Tardigrades belong to the Animal Kingdom in the phylum tardigrada. They are small, multicellular heterotrophs that are found almost everywhere in the world, hiding almost in plain sight. They are small creatures, measuring about 1.5 mm (1500 micrometers) in length
They have a unique ability to survive extreme conditions by shedding all of the water and curling up into a structure called a "tun." Tardigrades have even been known to survive in space! In this project, you will collect tardigrades from the environment and view them with a microscope, collect data and complete a project about tardigrades.
Collecting Your Tardigrades
Tardigrades can be collected from lichens growing on trees. Lichens will appear as green or white masses on the bark of a tree. Lichens are actually a symbiotic relationship between algae and fungus and they can serve as a habitat for many microorganisms, including tardigrades.
Using a scalpel or other tool (paint scraper, butter knife, screwdriver) to scrape lichens from the tree. You do not want the entire layer of bark, just the part that has the lichens.
Store your samples in a paper bag. You may want to get multiple samples from different areas, using the bag to label each location and describe the appearance of the lichen. This may be important information if your experimental question relates to where tardigrades are located.
Before collecting and investigating tardigrades, first complete the tardigrade research assignment to help you learn more about these animals.
Filtering Tardigrades Using Baermann Pans
Baermann pans can be constructed from foam dinner plates, tulle and staples. The general idea is that two plates are sandwiched, and a sample is placed over the mesh screen (tulle) where the microorganisms will fall down into the pan below. This method works for collecting microorganisms like nematodes, rotifers, amoebas, and tardigrades.
1. Cut a hole in one plate and cover it with a nylon mesh or tulle. Staple to hold the mesh into place. You can also opt to trim away any of the loose mesh. *These may have been made for you already.
2. Lay a thin (single ply) tissue over the screen.
3. Place the plate with mesh over another plate that does not have mesh (like a sandwich).

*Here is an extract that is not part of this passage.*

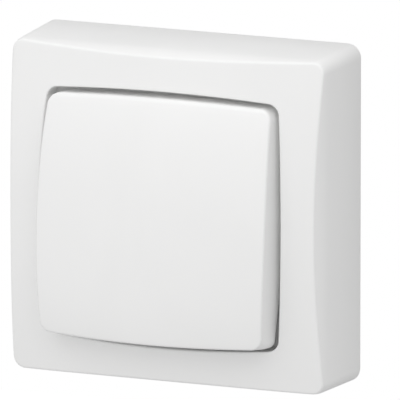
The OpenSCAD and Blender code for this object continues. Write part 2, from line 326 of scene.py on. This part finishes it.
def tilt_mesh(ob, degrees, depth):
    """Turns a mesh about an X axis at that depth, as the CAD poses do."""
    c = Vector((0, -depth * MM, 0))
    ob.data.transform(Matrix.Translation(c) @ Matrix.Rotation(math.radians(degrees), 4, "X") @ Matrix.Translation(-c))


# ---------------------------------------------------------------- materials
class Tree:
    """Short way to write a node tree. Texture coordinates are the object's own, in millimetres."""

    def __init__(self, name):
        self.mat = bpy.data.materials.new(name)
        self.mat.use_nodes = True
        self.nt = self.mat.node_tree
        self.nt.nodes.clear()
        self.out = self.nt.nodes.new("ShaderNodeOutputMaterial")
        self.bsdf = self.nt.nodes.new("ShaderNodeBsdfPrincipled")
        self.nt.links.new(self.bsdf.outputs[0], self.out.inputs[0])
        tc = self.nt.nodes.new("ShaderNodeTexCoord")
        self.mm = self.scaled(tc.outputs["Object"], (1000, 1000, 1000))

    def node(self, kind, **props):
        n = self.nt.nodes.new(kind)
        for k, v in props.items():
            setattr(n, k, v)
        return n

    def link(self, a, b):
        self.nt.links.new(a, b)

    def scaled(self, vector, scale, rotation=(0, 0, 0)):
        m = self.node("ShaderNodeMapping", vector_type="POINT")
        m.inputs["Scale"].default_value = scale
        m.inputs["Rotation"].default_value = rotation
        self.link(vector, m.inputs["Vector"])
        return m.outputs[0]

    def noise(self, scale, detail=3.0, rough=0.5, stretch=None, distortion=0.0):
        n = self.node("ShaderNodeTexNoise")
        n.inputs["Scale"].default_value = scale
        n.inputs["Detail"].default_value = detail
        n.inputs["Roughness"].default_value = rough
        n.inputs["Distortion"].default_value = distortion
        self.link(self.scaled(self.mm, stretch) if stretch else self.mm, n.inputs["Vector"])
        return n.outputs["Fac"]

    def cells(self, scale, smoothness=0.6):
        n = self.node("ShaderNodeTexVoronoi", feature="SMOOTH_F1")
        n.inputs["Scale"].default_value = scale
        n.inputs["Smoothness"].default_value = smoothness
        self.link(self.mm, n.inputs["Vector"])
        return n.outputs["Distance"]

    def remap(self, value, a, b, c, d):
        n = self.node("ShaderNodeMapRange")
        for k, v in zip(("From Min", "From Max", "To Min", "To Max"), (a, b, c, d)):
            n.inputs[k].default_value = v
        self.link(value, n.inputs["Value"])
        return n.outputs[0]

    def math(self, op, a, b):
        n = self.node("ShaderNodeMath", operation=op)
        for s, v in zip(n.inputs, (a, b)):
            if isinstance(v, (int, float)):
                s.default_value = v
            else:
                self.link(v, s)
        return n.outputs[0]

    def ramp(self, value, stops):
        n = self.node("ShaderNodeValToRGB")
        e = n.color_ramp.elements
        while len(e) < len(stops):
            e.new(0.5)
        for el, (pos, col) in zip(e, stops):
            el.position, el.color = pos, (*col, 1)
        self.link(value, n.inputs[0])
        return n.outputs[0]

    def bump(self, height, strength, distance, normal=None):
        n = self.node("ShaderNodeBump")
        n.inputs["Strength"].default_value = strength
        n.inputs["Distance"].default_value = distance
        self.link(height, n.inputs["Height"])
        if normal is not None:
            self.link(normal, n.inputs["Normal"])
        return n.outputs[0]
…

4. Place your sample of lichens over the mesh and pour a generous amount of distilled water over the top. This water will filter to the plate below and over the course of 12-24 hours, microorganisms will also move into the lower pan.
5. Your teacher may check your pans in a couple of hours, if there is very little water, more will be added, the tissue should stay moist. Placing another plate over the top one may reduce evaporation.
6. DO NOT DISTURB the pans.
-------------------------------------- 24 Hours Later ----------------------------------
1. Lift the sample and tilt into the lower plate to speed drainage.
2. Carefully pour the water from the lower plater into a beaker (or cup)
3. Use distilled water to rinse the plate, many microorganisms will cling to the bottom. You want to wash them into the beaker.
4. Use a pipette to draw water from the bottom of the beaker where more of your microorganisms will be located. Place in a petri dish and use a dissecting scope to scan the sample for evidence of life.
5. Be patient, tardigrades are easily overlooked! You may also find small worms called nematodes, rotifers, and other living things in your sample.
6. If you can find one using the dissecting scope, the pipette can be used to carefully transfer it to a microscope slide and view at a higher power. Do not use coverslips (you’ll smush your tardigrade!) and only view with the scanning (40x) and low power objective (100x).
Hopefully you have found a tardigrade and maybe even other living organisms in your sample. Choose ONE of the following tasks to gather data and prepare a report, photo, or video.
1. Consider your experimental question from your research project. Use your tardigrades to answer the question and write a report. *This might be difficult giving constraints of laboratory equipment and time.
2. Compare locations and samples. If you didn’t find tardigrades in your sample, check out other groups and gather evidence about differences between sampling and filtering techniques. Write your report on the best way to get tardigrades.
3. Expose your tardigrade to different environments and observe its behavior. Does it respond to light? Does it respond to other tardigrades? Write a report that summarizes the observed behaviors of the tardigrade.